At some events the birthday suit code is enforced to an extent that no one is allowed to have any form of decorative fabric, leather or metal on their body, especially those that might obscure the birthday suit. So while ankle bracelets and stud earrings may be allowed at some events, others may prohibit dangling earrings or necklaces altogether.

While this trend appears to have mostly been something for the nudist clubs, many of whom are predominantly found in Europe, it has now caught up with Australia and Africa. Africa as in – wait for it – southern Africa, where South Africa is now hosting public nude reading events.

Nudists, as assistant professor and renowned Australian editor Kate Hennessy remarked, were until now confined to those who preferred being naked and hence form clubs where they can be naked together whenever and wherever they wish without preying eyes casting judgement on their desire to strip down.

So why would someone go to a book reading where those reading and enjoying the reading are naked? Well, according to Mamello Sejake, South African actor, musician and outspoken person on women issues, the reason is not only simple, but also goes beyond the obvious: ‘because we can.’

“We read naked because it is necessary. By owning our nakedness and giving people permission to really see us we prove how easy it is to desexualize the body,” Sejake wrote two weeks ago for the online platform OkayAfrica.com under the headline ‘The power of getting naked in public.’

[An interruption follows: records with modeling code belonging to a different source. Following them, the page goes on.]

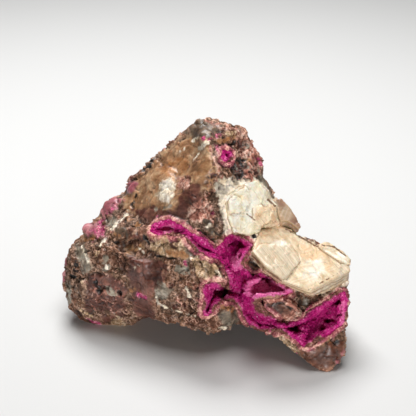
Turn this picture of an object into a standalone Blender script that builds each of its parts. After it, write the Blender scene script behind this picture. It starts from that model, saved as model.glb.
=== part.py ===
"""A hand-sized piece of dolomite rock. Brown dolomite and honey calcite make the matrix, cream calcite
crystals sit on its right shoulder, and pink dolomite crystals line its hollows as a thin crust.

The show face looks along -Y, +Z is up, and the stone rests on three worn patches at Z = 0.
Corners are in millimetres, (across, deep, up), and each lump is the convex hull of its corners.
"""

import math

import bmesh
import bpy
from mathutils import Vector, noise
from mathutils.bvhtree import BVHTree

MM = 0.001

# Sizes that the whole piece is worked out from, in millimetres. A crust keeps the first gap to the
# stone behind it, and a calcite crystal keeps the second one round its root.
CRUST = 1.0
SEAT_GAP = 0.65
ROOT_GAP = 0.7
STONE_VOXEL = 0.9
HOLLOW_VOXEL = 0.7
STONE_TRIANGLES = 5000
MAIN_TRIANGLES = 1000
CROWN_TRIANGLES = 220
GROUND_DEPTH = 20.0
GROUND_SIDE = 200.0

# Relief of a broken surface, as (distance between bumps, height), in millimetres.
BROKEN_STONE = ((13.0, 1.1), (5.5, 0.8), (2.6, 0.35))
CRYSTAL_LINING = ((6.0, 0.6), (2.4, 0.35))

# The colour and the roughness of each node.
FINISHES = {
    "matrix": ((0.235, 0.121, 0.085), 0.75),
    "pink_druse": ((0.40, 0.018, 0.20), 0.55),
    "crown_druse": ((0.40, 0.018, 0.20), 0.55),
    "calcite_block": ((0.76, 0.64, 0.47), 0.45),
    "calcite_shoulder": ((0.76, 0.64, 0.47), 0.45),
    "calcite_fin": ((0.50, 0.33, 0.23), 0.45),
}

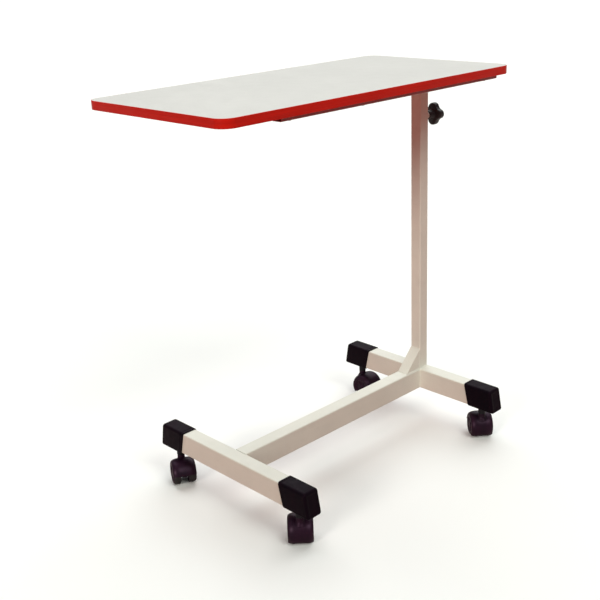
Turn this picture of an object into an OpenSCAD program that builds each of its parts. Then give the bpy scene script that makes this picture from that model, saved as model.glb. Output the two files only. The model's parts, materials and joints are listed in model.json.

“We read naked because it is vital that from time to time you get bare and vulnerable with yourself and then intimately engage with whatever gives you life. For us, literature gives us life and above all we do it to fuel a reading culture,” she commented. In Australia the strictly nude exhibitions, according to the news report that Hennessy filed for The Guardian (she disrobed to experience the event and file the story), were meant to show that the nudist lifestyle is much more than naked people idling about.

For the record the Australian exhibitions were for the works of American light artist James Turrell who, as any art buff would know, has produced some amazing pieces using light and space. His art works are often tricky to explain in words on paper and only when experienced would one appreciate them.

For Turrell’s new exhibitions in and around Europe, and Australia, visitors were required to leave their clothes at the door, before they could immerse themselves into the art on display.

To quote Sojake “it’s an indescribably powerful thing to find peace with being naked as it is vital that from time to time you get bare and vulnerable with yourself while intimately engaging with whatever propels the wind under your wings.” So whether it is art, reading or whatever leisure ‘propels the winds under your wings’, why not try it naked. Apparently being naked is when we, humans, are happiest.